Off-Road Oil Starvation. AIR-TECH

- Categories : Air Tech Articles , Tech-Tips

     In this article I would like to talk about you guys with off road cars and your oil pressure. I am a big fan of deep sumps but on most off road cars that is not an option as it hangs down too far and will just get ripped off. So what do we do? Well I have found a couple of options, but first let’s talk about what is happening. It’s not that the motor doesn’t have any oil in it, it’s just that the oil is not at the pick up tube. In this article I can go over some parts you might think about if you’re building an off road motor or a vehicle that might have an oil starvation problem.


     Windage Tray
: This is a tray the sits in the sump area of the case, they’re cheap. There purpose is keep the oil from sloshing around and slow down the oil that is running down the push rod tubes when side hilling. Some companies sell a windage push rod tube that kind of does the same thing. If your motor is apart this is a good thing to have. If not then I don’t think it’s worth tearing the motor apart to put one in.


     Super Sucker
: Get your mind out of the gutter. Yes this is what it’s called. This is an extension you put on the end of your OE pick up tube and it extends the pick right down to the bottom of the block. It has to be used with an OE dual relief case pick up tube. You do not use the stock screen as it has its own screen. One major drawback with it is it does not have a drain hole. So when you want to change your oil you have to take the plate off. One trick I have done is put a drain plug in the type 3 block off plate as your case is a universal case. Even then I have to jack up the left front tire to get the oil to drain all the way out that hole. Does it work? Yes it does.

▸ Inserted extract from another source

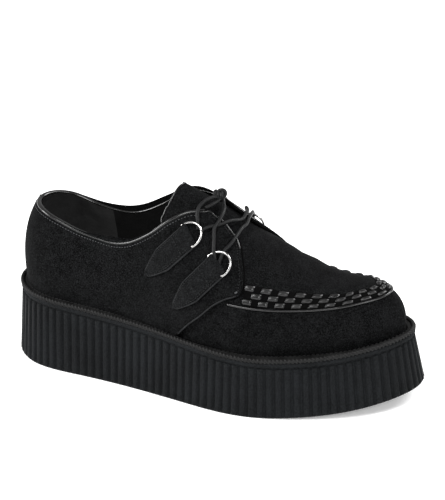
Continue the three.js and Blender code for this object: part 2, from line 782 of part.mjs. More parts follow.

    Accusump or Oil Accumulator
: Now this is a good deal. What it is is a cylinder with a piston in it. The back side of the piston has a spring and in conjunction with that it has air pressure again on the back side. Here is how it works. Oil comes in at the bottom of the cylinder and hits the piston. When the pressure goes up beyond 10 lbs then the piston retracts, and stays back. If the pickup tube gets air we will have no pressure. The piston comes down in the accumulator and feeds the motor. So when you’re out jumping your car or side hilling this will make up for the seconds that the pick up tube in the block is not in oil. Also with the electric solenoid when you turn the key on the valve opens, pre oiling the motor before the starter kicks in. When you shut the ignition off, the accusump is now storing oil until the key is turned back on.  Make sense? I am a huge fan of these. They cost about $460.00 by the time you by the check valve, electric solenoid and all the fittings. It can mount just about anywhere. Bad news: Other than the cost you better triple check how you have it plumbed. Getting the check valve in wrong can cost you the motor. It also requires that you have some type of external oiling on your motor as it “Ts” into the return line of your oil system. I have had a couple of racers that are hard core and are really hard on equipment. This solved our oil pressure problems. Keep in mind they had the windage tray and the super sucker. Not that you have to have those things but they did and it wasn’t enough so we put the accumulator on.


     Dry Sump
: This is an oiling system that pulls the oil out of the motor and puts it into a tank, then pumps out of the tank and back into the motor. Are they good? Hell yes they’re good. Here is how they work. The oil pump is multi stage. We will just discuss the two stage because the three plus stages are just more pick up or scavenge. The first stage of the oil pump picks up oil out of the motor and pumps it into a tank. The design of the tank is important as it has to keep foaming of the oil to a min. The second stage of the pump then pumps the oil out of the bottom of the tank and back to the motor. Advantages; The crank and cam do not have to swing through oil, which is a horse power gain. Having a tank full of oil ensures that we have oil to pump into the motor. Disadvantages; The multi stage pumps take more horse power to turn, so your horse power gain you just got is lost. It’s about a wash really. Being that you have a larger pump you have to run a smaller crank pulley to clear the pump. This slows down the fan. Now the biggy. They are not cheap; around a $1000.00 plus and you have to do a lot of plumbing. Again you have to map out your lines and triple check them. One wrong hose placement and you blow up the motor. Placement of the tank is important as well. It works best if level with the motor, not above it. You can mount it above the motor. but when the car sits for a period of time it can overfill the motor.

     So there are three ways to help oil starvation. Myself I use the first step in most sand cars. I warn the owner of the car to watch the oil gauge when getting crazy. If he or she sees a light he or she will have to step up to the accusump. If the owner can afford it and has lots of room then I will go dry sump. Now on circle track cars I have found we have to run a dry sump and put a pick up in the right valve cover.

     There you have it. If you are building an engine that might run into an oil starvation problem you should think about what is mentioned here.